Around 10-18% of adults within the United States struggle with chronic sleep problems. In fact, lack of sleep or low-quality sleep can be common among individuals struggling with depression, bipolar disorder, attention deficit hyperactivity disorders (ADHD), and anxiety. Clinical research suggests that sleep can be both a cause and a consequence of mental health issues.
Brain activity rapidly increases and decreases during different stages of sleep. In non-rapid eye movement sleep (NREM), the brain’s activity slows but has quick bursts of energy. In rapid eye movement sleep (REM), brain activity increases and is associated with dreaming. Adequate sleep allows the brain to cycle between these two stages of sleep, allowing the brain to process emotional information collected throughout the day.
Sleep and Mental Health
Sleep is a necessary component for both the physical upkeep of the body and the maintenance of cognitive skills, attention, learning, memory, and emotional regulation. In fact, lack of consistent and quality sleep can lead to mental health issues.

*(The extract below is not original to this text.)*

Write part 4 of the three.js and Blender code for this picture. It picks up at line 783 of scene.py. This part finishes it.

Almost three-quarters of people struggling with depression show symptoms of sleep problems, including insomnia, excessive daytime sleepiness, or hypersomnia. While experts once thought that sleep problems were a symptom of depression, recent evidence suggests that insufficient sleep has the potential of inducing and exacerbating symptoms of depression.

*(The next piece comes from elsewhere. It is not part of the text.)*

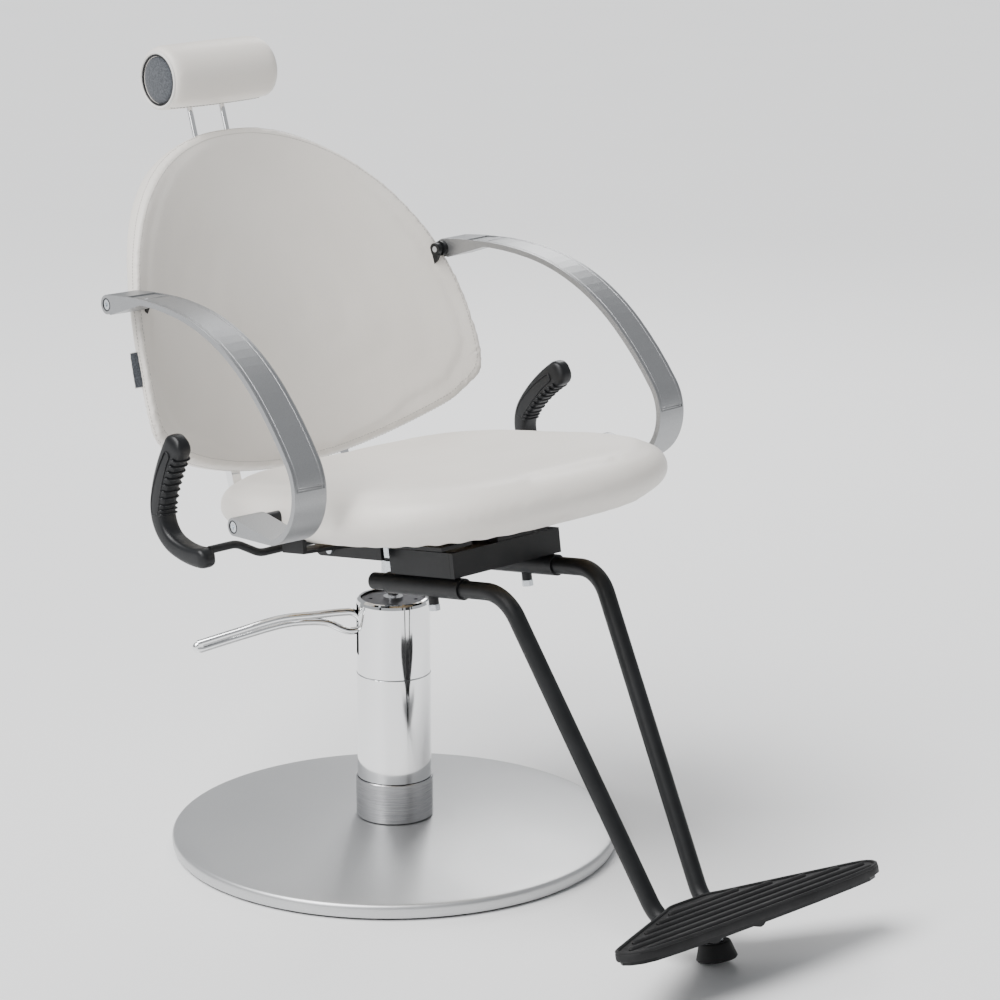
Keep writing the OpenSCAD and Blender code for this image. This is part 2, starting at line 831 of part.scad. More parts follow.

However, it’s important to note that depression often has a bidirectional relationship with sleep problems. In other words, poor sleep can worsen depression, and depression can worsen sleep problems. Despite this, the consensus from experts is that focusing on sleep quality can positively affect depression symptoms.
Anxiety disorders typically create distressing fear or worry that affect a person’s everyday functioning. Different types of anxiety include generalized anxiety disorder, social anxiety, panic disorder, phobias, and obsessive-compulsive disorder (OCD). These disorders have a strong associat
ion with sleep difficulties. One of the main reasons these disorders lead to sleep difficulties is that worry and fear contribute to hyperarousal. This hyperarousal leads to racing thoughts and can result in insomnia and added difficulty in falling asleep.
When an individual doesn’t get enough sleep, adrenal glands produce an increased amount of cortisol. Cortisol is a hormone that plays a prominent role in keeping us alert. When there is too much cortisol in the body, it goes into a state of stress, making the body unable to relax, leading to potentially more significant struggles with insomnia.
What to do When you Can’t Sleep
Keep a Sleep Diary
Keeping a sleep diary can help you better understand your habits that may contribute to any sleep problems you may be facing.
What to Include in your Sleep Diary:
- Bedtimes (morning and evening)
- Total sleep hours
- Perceived quality of sleep
- The time that you woke up in the middle of the night and what you did while you were awake
- Types of food and drinks you consumed before bed
- Feelings and moods before bed
- And drugs or medications taken, including the dose and time taken.
After keeping this record for a couple of weeks, you may start to notice patterns within your nighttime or morning routine that may be contributing to a lesser quality of sleep. Having this data can help you make changes in your nighttime or morning routines that may help increase your sleep quality.
Developing a relaxing bedtime routine can teach your body that it is time to start winding down and preparing for sleep. Aim for a bedtime routine to begin about 30 minutes before your actual sleep time.
While every bedtime routine will vary, creating a comforting environment allows your body and mind to relax. It may be helpful to disconnect from electronics that are typically close to your eyes, like laptops and smartphones. The blue light emitted from these electronics may make it difficult for you to fall asleep.
Dimming the lights, playing white noise or relaxing music at a low volume, or practicing mindfulness activities such as meditation before bed may also help prepare your mind and body for sleep.
Diet and Exercise
Research has found that the food you eat and your activity level may affect your quality of sleep. Spicy foods and bigger meals leading up to bedtime may negatively affect your quality of sleep and your ability to fall and stay asleep. While it is ok to eat before bed, try to avoid spicy and heavier foods. Also, avoiding caffeine and alcohol leading up to bedtime may help you fall asleep faster and have a higher sleep quality throughout the night.